Computers may make our lives easier and boost economic productivity, but their impact on the beauty of the written word has been negative.


In May last year, I lost my H and my 8. The H flew off its prong, whizzing past my head and landing on the far side of the office. I found it after a 20-minute search, lying like a forsaken metal crumb next to the waste bin.

The 8 edged more slowly upwards - in grim defiance of gravity - eventually falling off into the guts of the typewriter, mysteriously disappearing forever.

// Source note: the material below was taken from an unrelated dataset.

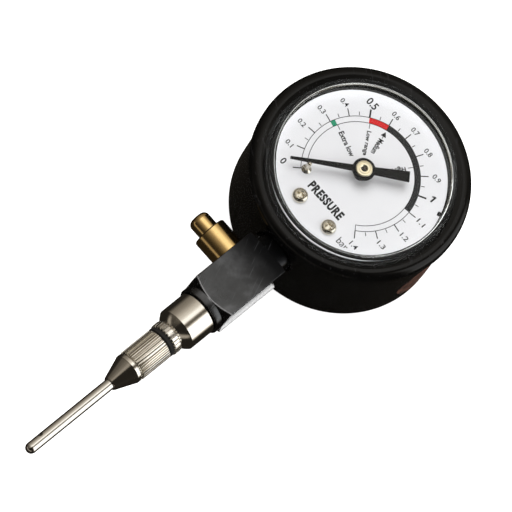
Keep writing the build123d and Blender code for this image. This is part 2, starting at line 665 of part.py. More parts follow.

The kindly Korean repairman, who actually retired in the year 2003 and must be the last person in Sydney (perhaps Australia) who fixes these mechanical relics, had to raid one of the models he has at home to provide a replacement.

He had been on holiday, so I spent two months typing radio scripts and filling in missing Hs and 8s with a pen. It is remarkable how many Hs there are in the average sentence.

I have been using a mechanical Olivetti typewriter to compose my radio and television scripts since 1972. Instead of fresh paper, I insert the backsides of press releases (mostly spam) and memos from ABC management (all spam!). So my word-processing costs to the Australian taxpayer are therefore about A$2.50 per annum - for a new typewriter ribbon.

Many of us prefer to avoid computers when writing. Stephen Jay Gould told me he always used a 1927 stand-up typing machine for which he had a store of ribbons sufficient to last the rest of his now-shortened life. Could he possibly have pounded out that final colossal 1,500-page breeze block about the structure of evolutionary theory on that poor, benighted contraption?

More recently, Colleen McCullough told me she still uses electric typewriters. Before she turned to the golfball kind of typewriter, she needed six of the typebar types on standby. Each would be hammered for two-hour stretches and became so hot it threatened to seize up; then the next, cold one was plugged in. A big Roman novel, written twice, required her to pound out a million or so words.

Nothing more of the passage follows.